### Short problem
Copy these lines exactly and nothing else: from the line holding "Write part 2" to the line holding "return swing(p, outer_at(p, top", both lines included.

### Input records

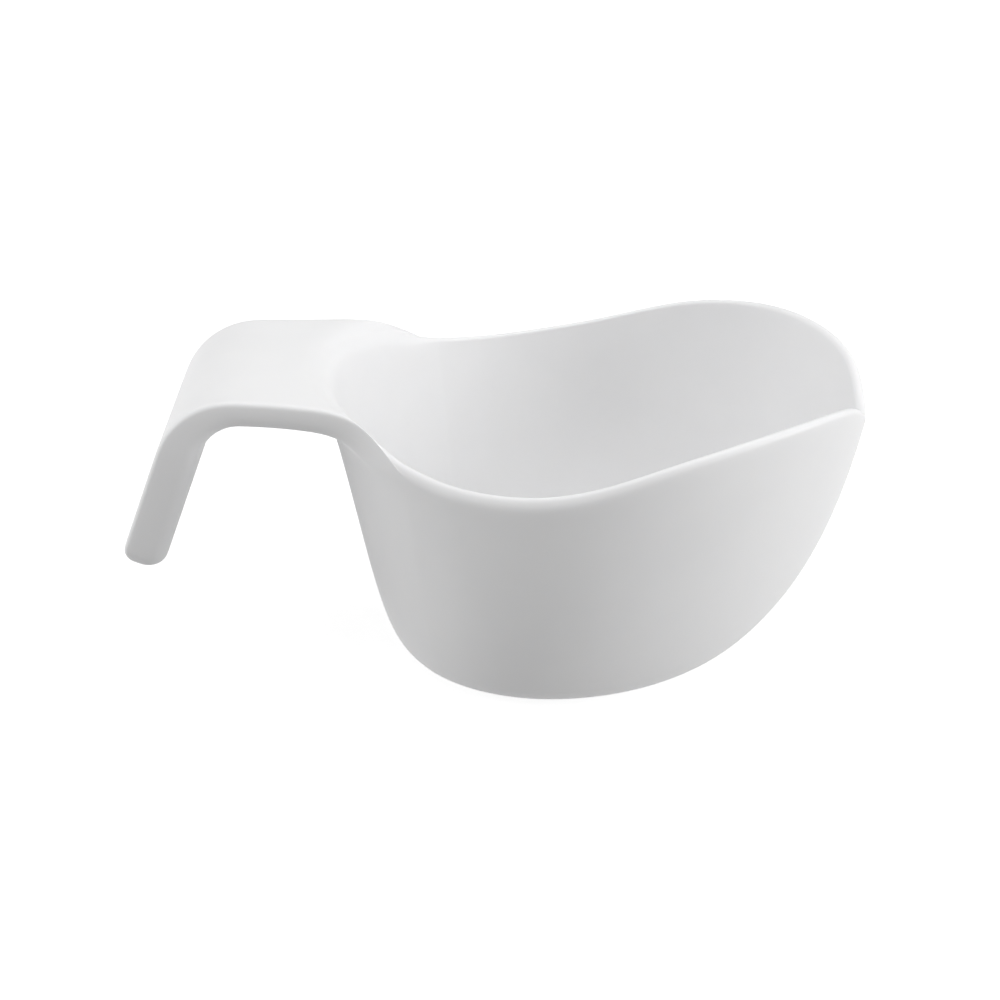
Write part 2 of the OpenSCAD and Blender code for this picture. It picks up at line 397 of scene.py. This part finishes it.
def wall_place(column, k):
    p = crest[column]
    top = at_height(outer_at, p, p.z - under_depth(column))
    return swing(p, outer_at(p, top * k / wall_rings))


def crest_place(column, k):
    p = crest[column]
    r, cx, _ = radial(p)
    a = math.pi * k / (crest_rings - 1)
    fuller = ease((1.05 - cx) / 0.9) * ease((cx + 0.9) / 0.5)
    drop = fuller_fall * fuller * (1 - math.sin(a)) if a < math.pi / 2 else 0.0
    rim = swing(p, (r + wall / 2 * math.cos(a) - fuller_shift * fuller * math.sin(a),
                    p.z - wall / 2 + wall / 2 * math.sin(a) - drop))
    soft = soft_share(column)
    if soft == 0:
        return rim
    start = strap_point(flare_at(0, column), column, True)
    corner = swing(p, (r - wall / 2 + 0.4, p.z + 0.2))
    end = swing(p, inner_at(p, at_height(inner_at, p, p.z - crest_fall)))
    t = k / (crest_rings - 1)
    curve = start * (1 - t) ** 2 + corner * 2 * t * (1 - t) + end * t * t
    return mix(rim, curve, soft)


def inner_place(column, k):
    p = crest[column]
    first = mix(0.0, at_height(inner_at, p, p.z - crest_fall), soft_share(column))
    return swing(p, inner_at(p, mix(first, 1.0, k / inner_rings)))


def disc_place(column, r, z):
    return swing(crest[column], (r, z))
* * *
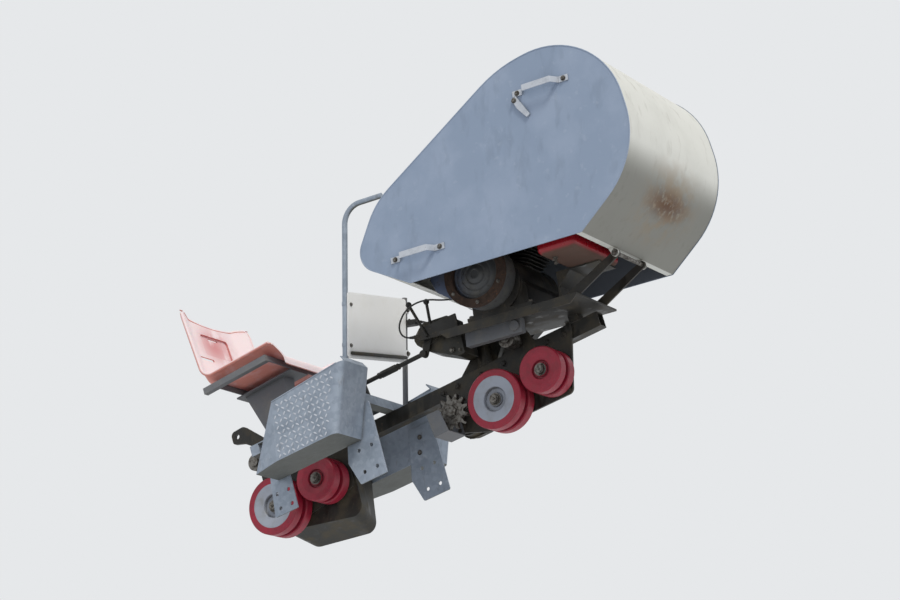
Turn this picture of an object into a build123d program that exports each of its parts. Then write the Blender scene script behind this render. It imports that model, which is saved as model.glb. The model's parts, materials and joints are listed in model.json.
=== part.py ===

### Response for this exercise
Write part 2 of the OpenSCAD and Blender code for this picture. It picks up at line 397 of scene.py. This part finishes it.
def wall_place(column, k):
    p = crest[column]
    top = at_height(outer_at, p, p.z - under_depth(column))
    return swing(p, outer_at(p, top * k / wall_rings))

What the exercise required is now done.